L’objectif de Tebboune était de s’offrir un véritable prestige en s’imposant comme le père rassembleur de la nation qui veut restaurer la stabilité du pays avant la fin de son premier mandat présidentiel. Mais les textes d’application qui devaient déterminer la vocation de cette nouvelle loi sur la concorde civile n’ont pas pu être élaborés dans les délais impartis et cette loi n’a pas pu voir le jour alors qu’elle était prévu, une première fois, pour le 5 juillet 2022, date du soixantenaire de l’Indépendance du pays, et une deuxième fois le 1er novembre 2022, encore une autre date historique symbolique pour l’Algérie.
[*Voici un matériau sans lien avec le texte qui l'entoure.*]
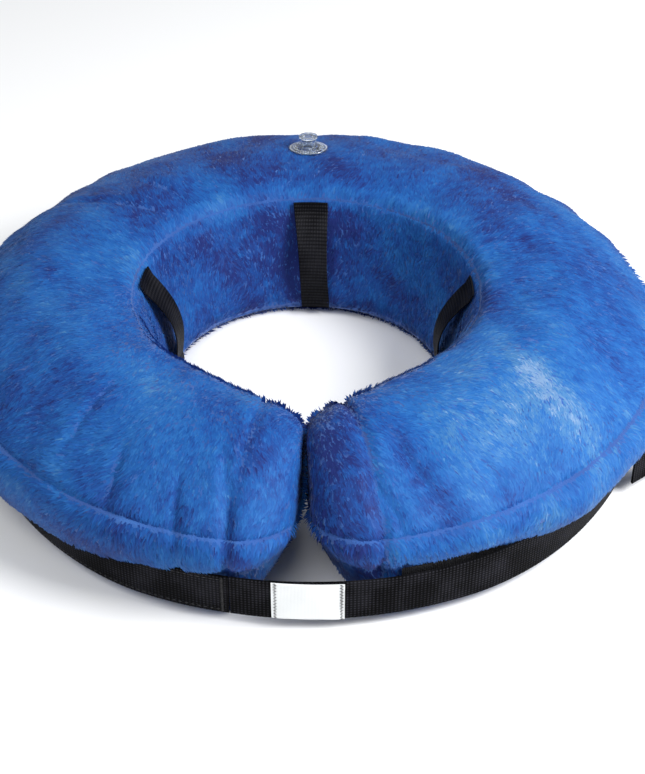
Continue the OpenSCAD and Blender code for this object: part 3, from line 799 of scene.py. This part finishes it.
stitch_pitch, stitch_len, from_edge = 3.4, 2.7, 2.4
turns = np.arange(sewn_from + 0.6, sewn_to - 1.2, math.degrees(stitch_pitch / wall_r))
for word, up in (("lower", webbing_low + from_edge), ("upper", webbing_high - from_edge)):
    piece = round_stitches(f"webbing_stitches_{word}", turns, up, wall_r + webbing_t + 0.05, stitch_len)
    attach(piece, "left_arm")
bar = np.linspace(webbing_low + 1.5, webbing_high - 1.5, 26)
piece = round_stitches("last_stitch_bar", np.full(26, sewn_to - 1.1), bar, wall_r + webbing_t + 0.1, 2.6)
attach(piece, "left_arm")

# ---------- Label
# A white woven satin label, folded under at its ends and sewn to the strap over the front gap with a
# black bar of stitches at each end. It is blank.
label_mid, label_w, label_h, label_t, label_skew, label_bar = 270.6, 37, 24, 0.5, -0.7, 1.9
satin = woven_material("label_satin", (0.80, 0.82, 0.82), (0.9, 0.91, 0.92), 0.7, 0.5, 0.4, 0.0001)
label_low = centre_up - label_h / 2
label_r = strap_r + webbing_t + 0.1
run = bent_run(label_w, 0.5)
across = np.linspace(0, label_h, 40)
fold = np.exp(-((run[:, None] - [1.6, label_w - 1.6]) / 0.9) ** 2).sum(1)
rings = []
for x, ridge in zip(run, fold):
    ripple = 0.10 * np.sin(x / 4.1 + across / 7) + 0.07 * np.sin(x / 2.3 - across / 3) - 0.16 * ridge
    rings.append(band_ring(across, label_t, ripple + 0.12))
flat = lay_flat(np.stack(rings), run, label_low + (run / label_w - 0.5)[:, None] * label_skew)
label_start = own_angle(label_mid) - math.degrees(label_w / 2 / strap_r)
label = loft("blank_label", satin, round_ring(flat, label_r, label_start, strap_centre), run)
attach(label, "strap")
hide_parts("label")
bars = np.linspace(label_low + 0.4, label_low + label_h - 0.4, 24)
for word, along_label in (("start", label_bar), ("end", label_w - label_bar)):
    turn = label_start + math.degrees(along_label / strap_r)
    zigzag = turn + math.degrees(0.22 / strap_r) * (-1) ** np.arange(24)
    bars_up = bars + (along_label / label_w - 0.5) * label_skew
    piece = round_stitches(f"label_stitches_{word}", zigzag, bars_up, label_r + label_t + 0.1, 1.9,
                           strap_centre)
    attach(piece, "strap")

# ---------- Hook tape
# A strip of black nylon hook tape sewn inside the strap's last stretch. Its ground is a plain weave set
# with rows of short stiff hooks that bend over at the tip.
tape_t, hook_from, hook_w = 1.1, 302, 22
hook_start = own_angle(hook_from)
hook_low = centre_up - hook_w / 2
hook_run = math.radians(own_angle(strap_to) - 1 - hook_start) * (strap_r - tape_t)
nylon = woven_material("hook_ground", (0.006, 0.006, 0.007), (0.03, 0.03, 0.034), 1.0, 1.0, 0.6)
ground_t = 0.5
run = bent_run(hook_run, 2)
flat = band_grid(run, hook_low, hook_low + hook_w, ground_t, count=18)
hook_r = strap_r - 0.1 - ground_t
tape = loft("hook_tape_ground", nylon, round_ring(flat, hook_r, hook_start, strap_centre), run)
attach(tape, "strap")
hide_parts("hook_tape")
hook_pitch, hook_row = 1.8, 1.6
hook_x, hook_z = np.meshgrid(np.arange(1.5, hook_run - 1, hook_pitch), np.arange(1.2, hook_w - 0.8, hook_row))
hook_x = (hook_x + (hook_z // hook_row % 2) * hook_pitch / 2).reshape(-1, 1, 1)
hook_z = hook_z.reshape(-1, 1, 1)
# Each hook is a square wire through four stations, given as (out, along)
stations = np.array([(0, 0), (-0.42, 0.02), (-0.56, 0.22), (-0.46, 0.42)])[:, None]
corner = np.array([(-1, -1), (1, -1), (1, 1), (-1, 1)]) * 0.09
flat = np.stack(np.broadcast_arrays(stations[:, :, 0], hook_x + stations[:, :, 1] + corner[:, 0],
                                    hook_z + hook_low + corner[:, 1]), -1).reshape(-1, 16, 3)
points = round_ring(flat, hook_r, hook_start, strap_centre).reshape(-1, 3)
sides = [(a + c, a + (c + 1) % 4, a + 4 + (c + 1) % 4, a + 4 + c) for a in (0, 4, 8) for c in range(4)]
quads = np.arange(len(flat))[:, None, None] * 16 + (sides + [(12, 13, 14, 15), (3, 2, 1, 0)])
piece = save_mesh("hook_tape_hooks", [nylon], points, quads.reshape(-1, 4), smooth=False)
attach(piece, "strap")

# ---------- Loop tape
# Two lengths of black brushed loop tape sewn to the right arm, the second set a little higher. Their
# fuzz is a mat of fine nylon loops, which frays along the upper edge.
fuzz_cloth = shaded("loop_tape_fuzz", Roughness=0.75, Base_Color=(0.008, 0.008, 0.009, 1))
loop_low, loop_high, fuzz_foot, fuzz_half = 7, 34, 0.6, 0.16
for word, start, end, lift in (("front", 284, 304, 0), ("side", 305, 348, 1.6)):
    run = bent_run(math.radians(end - start) * wall_r, 1.5)
    flat = band_grid(run, loop_low + lift, loop_high + lift, 0.7, count=24)
    piece = loft(f"loop_tape_{word}_ground", nylon, round_ring(flat, wall_r, start), run)
    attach(piece, "right_arm")
    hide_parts(f"loop_tape_{word}")
    draw = np.random.default_rng(60 + start)
    count = int(run[-1] * 45)
    x, z = draw.uniform(0, run[-1], count), draw.uniform(0.3, loop_high - loop_low + 0.4, count)
    grow = draw.normal(0, 0.8, (count, 2))
    rise = draw.uniform(0.15, 0.4, count)
    foot_out = np.full(count, fuzz_foot)
    flat = np.array([(foot_out, x - fuzz_half, z), (foot_out, x + fuzz_half, z),
                     (0.7 + rise, x + grow[:, 0], z + grow[:, 1] + 0.3)]).transpose(2, 0, 1)
    flat[:, :, 2] += loop_low + lift
    points = round_ring(flat, wall_r, start).reshape(-1, 3)
    tufts = np.arange(count)[:, None] * 3 + [0, 1, 2]
    piece = save_mesh(f"loop_tape_{word}_fuzz", [fuzz_cloth], points, tufts, smooth=False)
    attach(piece, "right_arm")

# ---------- Collar loops
# Three loops of black ribbed elastic 18 mm wide, sewn into the rim and neck seams of the hole, through
# which the animal's own collar is threaded. They bow off the wall and slant a little.
elastic = woven_material("elastic_weave", (0.003, 0.003, 0.004), (0.022, 0.022, 0.026), 2.2, 0.9, 0.42)
loop_w, loop_t, loop_gap, inner_crown, loop_hold, loop_end = 18, 1.2, 6, 3, 0.1, 0.02
wall_way = rim - neck
wall_out = np.array([-wall_way[1], wall_way[0]]) / np.hypot(*wall_way)
loop_rows = np.linspace(loop_end, 1 - loop_end, 110)
free_share = np.clip((loop_rows - loop_hold) / (1 - 2 * loop_hold), 0, 1)
bow = np.sin(np.pi * free_share)
off_wall = 4 * inner_crown * loop_rows * (1 - loop_rows) + 0.2 + loop_gap * bow
loop_line = neck + wall_way * loop_rows[:, None] + wall_out * off_wall[:, None]
loop_up = unit(np.gradient(loop_line, axis=0))
loop_out = np.stack([-loop_up[:, 1], loop_up[:, 0]], 1)
loop_across = np.linspace(0, loop_w, 46)
ribs = 0.07 * np.cos(2 * np.pi * loop_across / 1.5)
ring = band_ring(loop_across, loop_t - 0.15, ribs)
for word, at_foot, at_rim in (("back", 86.5, 89), ("left", 170, 173.5), ("right", 6, 0.5)):
    turn = np.radians(at_foot + (at_rim - at_foot) * loop_rows)[:, None]
    spot = loop_line[:, None] + loop_out[:, None] * ring[None, :, :1]
    turn = turn + (ring[None, :, 1] - loop_w / 2) / neck[0]
    radius = spot[:, :, 0]
    rings = np.stack([radius * np.cos(turn), radius * np.sin(turn), spot[:, :, 1]], 2)
    run = loop_rows * np.hypot(*wall_way)
    piece = loft(f"elastic_loop_{word}", elastic, rings, run, turned=True)
    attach(piece, "back" if word == "back" else f"{word}_arm")
    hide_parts(f"collar_loop_{word}")

# ---------- Valve
# An inflation valve of clear soft vinyl: a flange welded to the bladder's throat, a raised cup that the
# stem sinks into, and a cap on a tether. Rings of weld dots hold the flange's rim and the cup's foot.
def dress(material, *parts):
    """Gives the CAD's own pieces a material."""
    for part in parts:
        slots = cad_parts[part].data.materials
        slots.clear()
        slots.append(material)


vinyl = shaded("clear_vinyl", Base_Color=(0.86, 0.92, 0.98, 1), Transmission_Weight=0.96, IOR=1.3,
               Coat_Weight=0.4)
uneven_gloss(vinyl, clouds(vinyl, Scale=320, Detail=4), 0.02, 0.14)
dress(vinyl, "valve_flange", "valve_stem", "valve_flap", "valve_cap")
eyelet_dark, eyelet_light = (0.01, 0.03, 0.1), (0.03, 0.09, 0.3)
eyelet_cloth = woven_material("eyelet_binding", eyelet_dark, eyelet_light, 0.9, 0.9, 0.6, space="Object")
dress(eyelet_cloth, "valve_eyelet")
welded = shaded("welded_vinyl", Base_Color=(0.85, 0.9, 0.97, 1), Roughness=0.2, Coat_Weight=0.5)
valve_tilt = math.atan2(rim[1] - brim[1], brim[0] - rim[0])
valve_up = np.array([0, math.sin(valve_tilt), math.cos(valve_tilt)])
valve_back = np.array([0, math.cos(valve_tilt), -math.sin(valve_tilt)])


def on_valve(points):
    """Points given across, back and up from the valve's seat, in the ring's frame."""
    side = np.array([1, 0, 0])
    return valve_seat + points[..., :1] * side + points[..., 1:2] * valve_back + points[..., 2:] * valve_up


def ring_of_beads(name, count, radius, level, length, height, body):
    """Low oval beads round a circle, each a four-sided dome with its long side along the circle."""
    turn = np.linspace(0, 2 * np.pi, count, endpoint=False)[:, None]
    half = length / 2 / radius
    wide = 0.45
    offsets = np.array([(0, -half, 0), (wide, 0, 0), (0, half, 0), (-wide, 0, 0), (0, 0, height)])
    r, a = radius + offsets[:, 0], turn + offsets[:, 1]
    up = np.broadcast_to(level + offsets[:, 2], a.shape)
    points = on_valve(np.stack([r * np.cos(a), r * np.sin(a), up], 2))
    first = np.arange(count)[:, None] * 5
    faces = [first + list(f) for f in ((0, 1, 4), (1, 2, 4), (2, 3, 4), (3, 0, 4), (0, 3, 2), (0, 2, 1))]
    piece = save_mesh(name, [welded], points.reshape(-1, 3), faces)
    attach(piece, body)


ring_of_beads("flange_weld_dots", 44, 11.8, 0.72, 1.1, 0.28, "back")
ring_of_beads("cup_weld_dots", 36, 9.6, 1.08, 0.9, 0.2, "back")


def wire_rings(line, beside, thick, spokes):
    """Round rings of a wire along a line; beside is any direction field that is never along the line."""
    ahead = unit(np.gradient(line, axis=0))
    first = unit(np.cross(ahead, beside))
    second = np.cross(ahead, first)
    spoke = np.linspace(0, 2 * np.pi, spokes, endpoint=False)
    rim_way = first[:, None] * np.cos(spoke)[:, None] + second[:, None] * np.sin(spoke)[:, None]
    return line[:, None] + thick / 2 * rim_way


# The cap's tether is a soft loop from the stem's side. Its far part lies on the cover and stays there
# when the stem is pushed in
stem_radius, tether_radius, tether_thick, tether_root = 5.2, 4.6, 1.2, 5.6
tether_lean, tether_way, tether_half = math.radians(24), math.radians(-60), math.radians(102.5)
t = np.linspace(-tether_half, tether_half, 44)
outwards = stem_radius + tether_radius + tether_radius * np.cos(t) * math.cos(tether_lean)
sideways = tether_radius * np.sin(t)
upwards = tether_root - tether_thick / 2 - tether_radius * math.sin(tether_lean) * (1 + np.cos(t))
line = np.stack([outwards * math.cos(tether_way) - sideways * math.sin(tether_way),
                 outwards * math.sin(tether_way) + sideways * math.cos(tether_way), upwards], 1)
rings = wire_rings(on_valve(line), np.broadcast_to(valve_up, line.shape), tether_thick, 10)
tether = loft("cap_tether_loop", vinyl, rings, t, turned=True)
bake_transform(tether)
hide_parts("cap_tether")

# ---------- Zip
# The opening for the bladder, at the back behind the valve: a nylon coil zip on woven tapes, dyed to
# the plush, with a plated slider, puller and end stops.
tape_dark, tape_light = (0.006, 0.035, 0.17), (0.03, 0.12, 0.42)
zip_cloth = woven_material("zip_tape_weave", tape_dark, tape_light, 1.2, 0.9, 0.65, space="Object")
dress(zip_cloth, "zip_tape_upper", "zip_tape_lower")
plated = shaded("zip_plating", Base_Color=(0.55, 0.56, 0.58, 1), Metallic=1)
uneven_gloss(plated, clouds(plated, Scale=500, Detail=6, Roughness=0.7), 0.12, 0.45)
dress(plated, "zip_slider", "zip_puller", "zip_stop_start", "zip_stop_end")
nylon_coil = shaded("zip_coil_nylon", Base_Color=(0.02, 0.085, 0.34, 1))
uneven_gloss(nylon_coil, clouds(nylon_coil, Scale=300, Detail=3), 0.2, 0.45)
zip_half, zip_z, coil_d, coil_pitch, wire = 34, 18, 2.2, 1.6, 0.3
coil_middle = wall_r + 0.8 + coil_d / 2
turn_r = coil_d / 2 - wire - 0.05
zip_sweep = math.radians(2 * zip_half - 2)
turns = int(zip_sweep * coil_middle / coil_pitch)
t = np.linspace(0, turns, turns * 8 + 1)
a = math.radians(91 - zip_half) + t / turns * zip_sweep
along_tape = np.stack([-np.sin(a), np.cos(a), np.zeros(len(a))], 1)
for word, side in (("upper", 1), ("lower", -1)):
    spin = 2 * np.pi * (t + (0.5 if side < 0 else 0))
    r = coil_middle + turn_r * np.cos(spin)
    up = zip_z + side * (coil_d / 2 + 0.15) + turn_r * np.sin(spin)
    line = np.stack([r * np.cos(a), r * np.sin(a), up], 1)
    rings = wire_rings(line, along_tape, 2 * wire, 6)
    piece = loft(f"zip_coil_{word}_wound", nylon_coil, rings, t, turned=True)
    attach(piece, "back")
    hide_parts(f"zip_coil_{word}")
Au final, ce projet de loi apportant une extension à la concorde civile imaginée et concrétisée par le défunt Abdelaziz Bouteflika n’a pas été bouclé en raison, a-t-on pu confirmer auprès de nos sources, de plusieurs divisions minant de l’intérieur le pouvoir algérien. Abdelmadjid Tebboune et son entourage le plus proche ont refusé dans un premier temps d’inclure sur la liste des personnalités éligibles aux dispositions de cette nouvelle loi amnistiante plusieurs opposants établis ou exilés à l’étranger.
Les listes préparées et suggérées par les services secrets algériens à la Présidence algérienne n’ont pas suscité le consensus et un véto a été opposé à plusieurs noms jugés gênants et indésirables par Tebboune ou ses conseillers. Des réunions fleuves ont été organisées au plus haut sommet de l’Etat algérien pour trancher sur ces divergences. Mais, pour l’heure, aucune feuille de route définitive n’a été arrêtée et la nouvelle version de la loi sur la Concorde Civile risque d’être reportée jusqu’à 2023.
D’autres sources bien informées à Alger n’hésitent pas à spéculer sur la mort quasiment annoncée de ce projet de loi étant donné que Tebboune risque de juger qu’il n’est pas nécessaire finalement pour ses ambitions présidentielles. C’est dire que ce projet de « rahma » suscite désormais une gêne et un malaise ambiant au sein du régime algérien.
Rappelons enfin que la première loi sur la concorde civile imaginée par Bouteflika visait au début à réintégrer dans la vie civile ceux qui ont manifesté leur volonté de renoncer à la violence armée et à amnistier ceux qui ont été impliqués dans les réseaux de soutien aux groupes terroristes durant la tragédie nationale de la décennie noire. Ce projet de loi pour « la Concorde civile » avait été plébiscité par voie référendaire à 90 % de votants, le 16 septembre 1999.
Le 15 août 2005, le président Bouteflika avait annoncé un nouveau référendum sur la « Charte pour la paix et la réconciliation nationale » six ans après l’adoption de la loi sur la « Concorde civile » qui prévoyait déjà l’abandon définitive des poursuites judiciaires contre les islamistes qui déposeraient les armes et qui sont non coupables de crimes de sang, de viols et d’attentats à l’explosif dans les lieux publics.